Aim — Look through the data below and return each line where "bending" appears.
==*==
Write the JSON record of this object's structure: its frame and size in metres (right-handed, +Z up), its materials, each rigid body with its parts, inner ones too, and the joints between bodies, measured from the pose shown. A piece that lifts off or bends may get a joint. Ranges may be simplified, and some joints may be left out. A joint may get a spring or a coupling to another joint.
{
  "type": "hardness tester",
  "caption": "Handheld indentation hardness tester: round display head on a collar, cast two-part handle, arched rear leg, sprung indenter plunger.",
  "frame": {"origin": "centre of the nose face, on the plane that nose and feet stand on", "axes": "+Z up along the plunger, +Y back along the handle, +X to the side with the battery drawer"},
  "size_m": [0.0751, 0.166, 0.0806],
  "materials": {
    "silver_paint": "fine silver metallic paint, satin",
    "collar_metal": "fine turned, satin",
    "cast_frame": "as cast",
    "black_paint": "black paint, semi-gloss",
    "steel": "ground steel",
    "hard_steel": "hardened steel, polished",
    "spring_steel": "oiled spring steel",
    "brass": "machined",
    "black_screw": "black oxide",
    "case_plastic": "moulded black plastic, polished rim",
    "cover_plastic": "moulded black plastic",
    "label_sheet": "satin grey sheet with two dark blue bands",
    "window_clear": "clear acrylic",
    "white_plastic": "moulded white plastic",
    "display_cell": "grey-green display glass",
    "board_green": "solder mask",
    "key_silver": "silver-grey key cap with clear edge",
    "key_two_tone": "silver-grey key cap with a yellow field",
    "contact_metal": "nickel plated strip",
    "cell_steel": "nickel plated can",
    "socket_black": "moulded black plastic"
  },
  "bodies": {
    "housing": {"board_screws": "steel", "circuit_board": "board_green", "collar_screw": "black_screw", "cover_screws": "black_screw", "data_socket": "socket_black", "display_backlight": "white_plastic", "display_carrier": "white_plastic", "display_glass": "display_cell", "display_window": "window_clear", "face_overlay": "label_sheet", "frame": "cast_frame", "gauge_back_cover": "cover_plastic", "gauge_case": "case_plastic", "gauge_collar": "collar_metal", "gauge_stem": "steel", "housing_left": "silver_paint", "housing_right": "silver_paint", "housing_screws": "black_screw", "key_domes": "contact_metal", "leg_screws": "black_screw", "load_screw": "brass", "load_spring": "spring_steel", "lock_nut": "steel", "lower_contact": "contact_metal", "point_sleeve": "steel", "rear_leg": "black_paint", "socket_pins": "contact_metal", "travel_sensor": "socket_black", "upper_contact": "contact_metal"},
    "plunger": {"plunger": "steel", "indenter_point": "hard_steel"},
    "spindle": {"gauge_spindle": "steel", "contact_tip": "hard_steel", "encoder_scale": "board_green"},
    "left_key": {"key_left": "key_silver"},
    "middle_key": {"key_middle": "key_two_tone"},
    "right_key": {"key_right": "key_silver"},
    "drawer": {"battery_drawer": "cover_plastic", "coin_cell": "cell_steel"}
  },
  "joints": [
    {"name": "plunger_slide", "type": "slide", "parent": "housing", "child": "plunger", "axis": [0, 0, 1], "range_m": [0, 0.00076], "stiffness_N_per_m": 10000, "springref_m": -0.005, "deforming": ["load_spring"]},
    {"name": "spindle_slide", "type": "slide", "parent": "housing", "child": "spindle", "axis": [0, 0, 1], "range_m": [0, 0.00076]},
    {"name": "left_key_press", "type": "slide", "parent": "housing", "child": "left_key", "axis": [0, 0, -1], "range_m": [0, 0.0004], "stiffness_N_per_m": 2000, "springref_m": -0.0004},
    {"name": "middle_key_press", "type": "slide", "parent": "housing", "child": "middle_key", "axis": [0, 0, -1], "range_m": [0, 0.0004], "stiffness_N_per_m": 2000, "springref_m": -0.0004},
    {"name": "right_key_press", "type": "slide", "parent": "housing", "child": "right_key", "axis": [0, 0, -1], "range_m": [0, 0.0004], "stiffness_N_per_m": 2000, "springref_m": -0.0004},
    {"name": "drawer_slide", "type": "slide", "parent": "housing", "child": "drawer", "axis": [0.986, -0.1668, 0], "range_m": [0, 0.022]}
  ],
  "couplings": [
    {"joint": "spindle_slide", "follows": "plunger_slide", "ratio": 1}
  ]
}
==*==
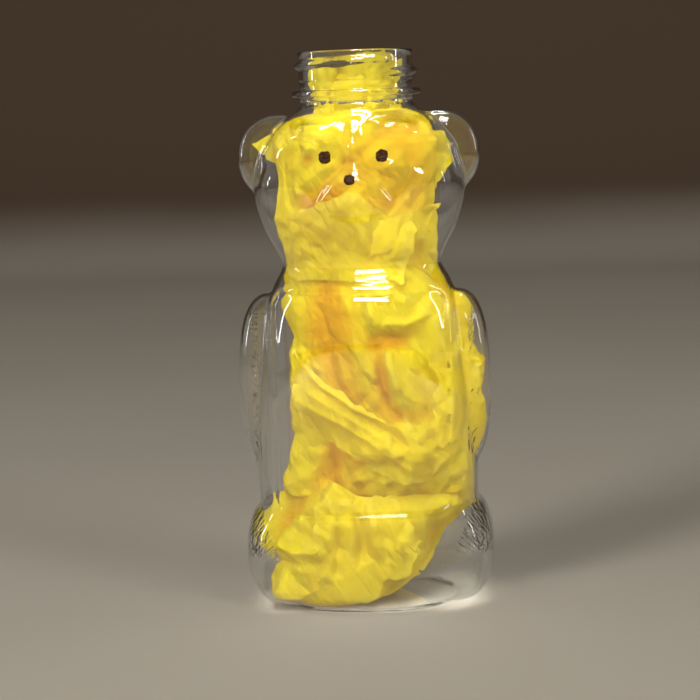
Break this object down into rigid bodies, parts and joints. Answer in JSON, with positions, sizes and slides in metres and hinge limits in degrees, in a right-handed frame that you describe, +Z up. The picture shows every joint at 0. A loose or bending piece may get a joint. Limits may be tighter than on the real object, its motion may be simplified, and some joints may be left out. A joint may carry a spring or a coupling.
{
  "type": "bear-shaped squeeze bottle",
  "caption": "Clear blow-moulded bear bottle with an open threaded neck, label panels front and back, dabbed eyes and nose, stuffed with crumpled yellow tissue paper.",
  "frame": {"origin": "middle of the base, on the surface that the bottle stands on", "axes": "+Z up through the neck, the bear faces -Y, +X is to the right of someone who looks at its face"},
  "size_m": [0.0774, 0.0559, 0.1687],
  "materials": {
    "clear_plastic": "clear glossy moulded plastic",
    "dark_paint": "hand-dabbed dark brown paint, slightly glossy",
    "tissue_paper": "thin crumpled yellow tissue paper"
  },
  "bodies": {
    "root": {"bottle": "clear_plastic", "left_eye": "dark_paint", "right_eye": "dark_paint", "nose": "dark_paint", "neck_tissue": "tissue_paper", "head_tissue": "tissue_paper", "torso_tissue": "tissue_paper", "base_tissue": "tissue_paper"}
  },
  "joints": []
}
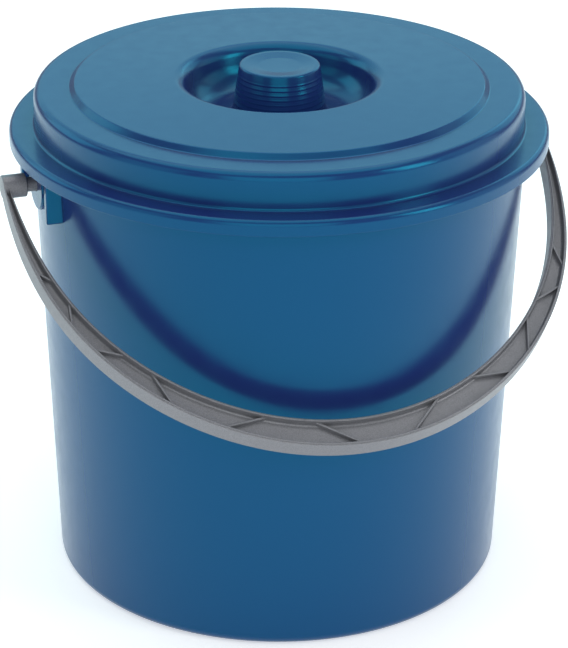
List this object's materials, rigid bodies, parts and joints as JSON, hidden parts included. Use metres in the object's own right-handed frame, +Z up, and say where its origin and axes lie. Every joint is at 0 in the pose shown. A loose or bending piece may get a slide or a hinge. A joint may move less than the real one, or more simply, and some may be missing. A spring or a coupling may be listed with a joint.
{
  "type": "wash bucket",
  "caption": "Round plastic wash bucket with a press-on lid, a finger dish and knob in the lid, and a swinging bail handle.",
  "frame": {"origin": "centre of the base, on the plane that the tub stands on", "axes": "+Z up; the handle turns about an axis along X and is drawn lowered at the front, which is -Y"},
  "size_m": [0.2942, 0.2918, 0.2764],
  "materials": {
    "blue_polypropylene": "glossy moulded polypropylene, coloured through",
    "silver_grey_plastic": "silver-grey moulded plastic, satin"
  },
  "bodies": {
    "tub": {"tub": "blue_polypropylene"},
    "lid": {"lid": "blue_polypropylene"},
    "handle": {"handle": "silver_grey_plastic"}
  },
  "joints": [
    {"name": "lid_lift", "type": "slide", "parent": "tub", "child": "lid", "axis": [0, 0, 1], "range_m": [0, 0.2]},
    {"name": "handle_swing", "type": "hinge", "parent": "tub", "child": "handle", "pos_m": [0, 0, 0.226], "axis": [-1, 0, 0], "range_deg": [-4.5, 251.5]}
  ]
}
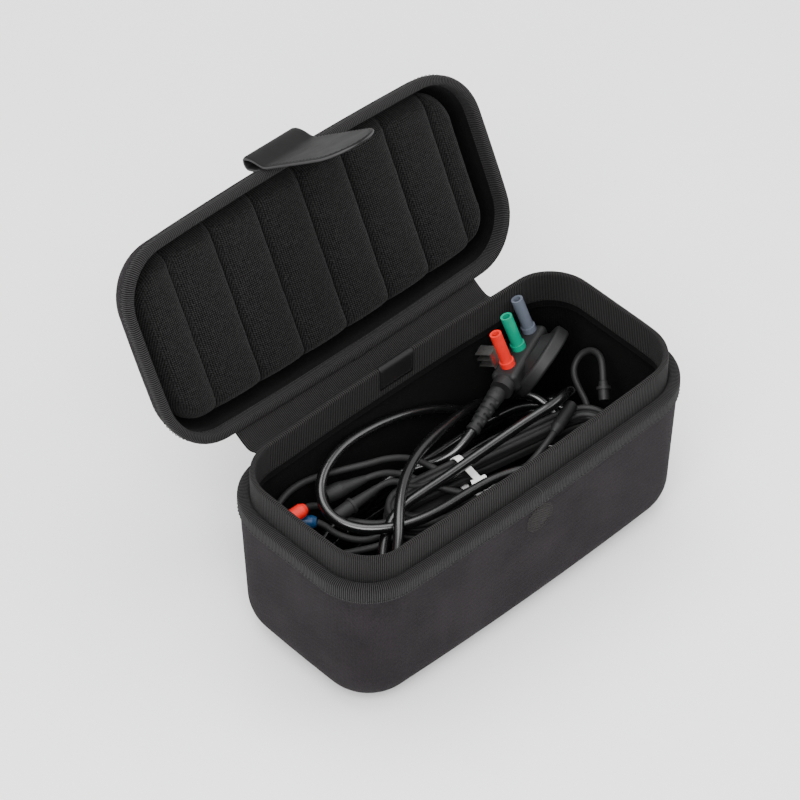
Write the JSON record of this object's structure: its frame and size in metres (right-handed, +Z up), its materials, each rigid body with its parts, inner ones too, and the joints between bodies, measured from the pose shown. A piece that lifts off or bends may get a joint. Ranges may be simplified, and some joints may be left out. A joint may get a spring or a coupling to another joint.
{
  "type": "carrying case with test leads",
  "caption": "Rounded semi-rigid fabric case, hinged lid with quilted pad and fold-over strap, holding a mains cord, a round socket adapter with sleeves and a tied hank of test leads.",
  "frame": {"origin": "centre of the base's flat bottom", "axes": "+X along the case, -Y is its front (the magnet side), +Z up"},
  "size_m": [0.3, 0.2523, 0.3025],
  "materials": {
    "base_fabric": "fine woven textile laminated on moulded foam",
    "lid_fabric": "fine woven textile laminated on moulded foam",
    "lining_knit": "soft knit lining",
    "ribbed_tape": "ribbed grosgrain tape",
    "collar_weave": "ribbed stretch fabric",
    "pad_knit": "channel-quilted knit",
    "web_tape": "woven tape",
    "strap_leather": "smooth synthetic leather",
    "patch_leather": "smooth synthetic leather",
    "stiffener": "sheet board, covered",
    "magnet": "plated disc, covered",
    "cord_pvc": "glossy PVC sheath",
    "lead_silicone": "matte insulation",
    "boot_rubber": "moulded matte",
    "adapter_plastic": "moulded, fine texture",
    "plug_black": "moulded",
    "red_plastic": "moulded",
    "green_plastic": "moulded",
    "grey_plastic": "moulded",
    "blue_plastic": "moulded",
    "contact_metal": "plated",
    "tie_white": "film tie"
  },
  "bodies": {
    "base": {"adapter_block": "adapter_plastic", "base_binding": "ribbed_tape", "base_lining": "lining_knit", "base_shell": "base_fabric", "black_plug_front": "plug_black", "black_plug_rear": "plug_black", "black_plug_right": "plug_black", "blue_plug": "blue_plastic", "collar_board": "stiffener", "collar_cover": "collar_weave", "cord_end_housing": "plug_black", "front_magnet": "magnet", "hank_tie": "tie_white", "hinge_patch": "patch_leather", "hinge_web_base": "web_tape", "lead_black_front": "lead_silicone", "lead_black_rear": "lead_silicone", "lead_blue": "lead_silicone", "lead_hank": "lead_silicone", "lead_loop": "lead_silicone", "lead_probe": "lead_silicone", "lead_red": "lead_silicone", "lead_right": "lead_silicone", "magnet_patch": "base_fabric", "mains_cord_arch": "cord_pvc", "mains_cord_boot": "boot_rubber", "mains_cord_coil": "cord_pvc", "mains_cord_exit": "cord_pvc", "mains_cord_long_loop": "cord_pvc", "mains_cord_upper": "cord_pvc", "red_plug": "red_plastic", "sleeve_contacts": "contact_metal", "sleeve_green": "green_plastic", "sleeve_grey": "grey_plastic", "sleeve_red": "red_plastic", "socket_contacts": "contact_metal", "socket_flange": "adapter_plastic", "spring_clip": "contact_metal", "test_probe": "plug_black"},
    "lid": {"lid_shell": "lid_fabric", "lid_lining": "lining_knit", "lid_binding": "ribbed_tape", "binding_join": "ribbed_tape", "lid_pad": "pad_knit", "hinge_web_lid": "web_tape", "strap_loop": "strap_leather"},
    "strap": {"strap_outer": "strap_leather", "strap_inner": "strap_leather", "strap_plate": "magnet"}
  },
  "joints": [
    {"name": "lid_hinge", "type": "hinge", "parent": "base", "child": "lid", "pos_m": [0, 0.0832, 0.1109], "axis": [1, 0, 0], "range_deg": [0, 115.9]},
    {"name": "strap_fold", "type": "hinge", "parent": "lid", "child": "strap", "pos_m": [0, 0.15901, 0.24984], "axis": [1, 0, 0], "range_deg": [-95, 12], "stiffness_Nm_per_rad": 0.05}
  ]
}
==*==
Exercise solution —
Break this object down into rigid bodies, parts and joints. Answer in JSON, with positions, sizes and slides in metres and hinge limits in degrees, in a right-handed frame that you describe, +Z up. The picture shows every joint at 0. A loose or bending piece may get a joint. Limits may be tighter than on the real object, its motion may be simplified, and some joints may be left out. A joint may carry a spring or a coupling.
List this object's materials, rigid bodies, parts and joints as JSON, hidden parts included. Use metres in the object's own right-handed frame, +Z up, and say where its origin and axes lie. Every joint is at 0 in the pose shown. A loose or bending piece may get a slide or a hinge. A joint may move less than the real one, or more simply, and some may be missing. A spring or a coupling may be listed with a joint.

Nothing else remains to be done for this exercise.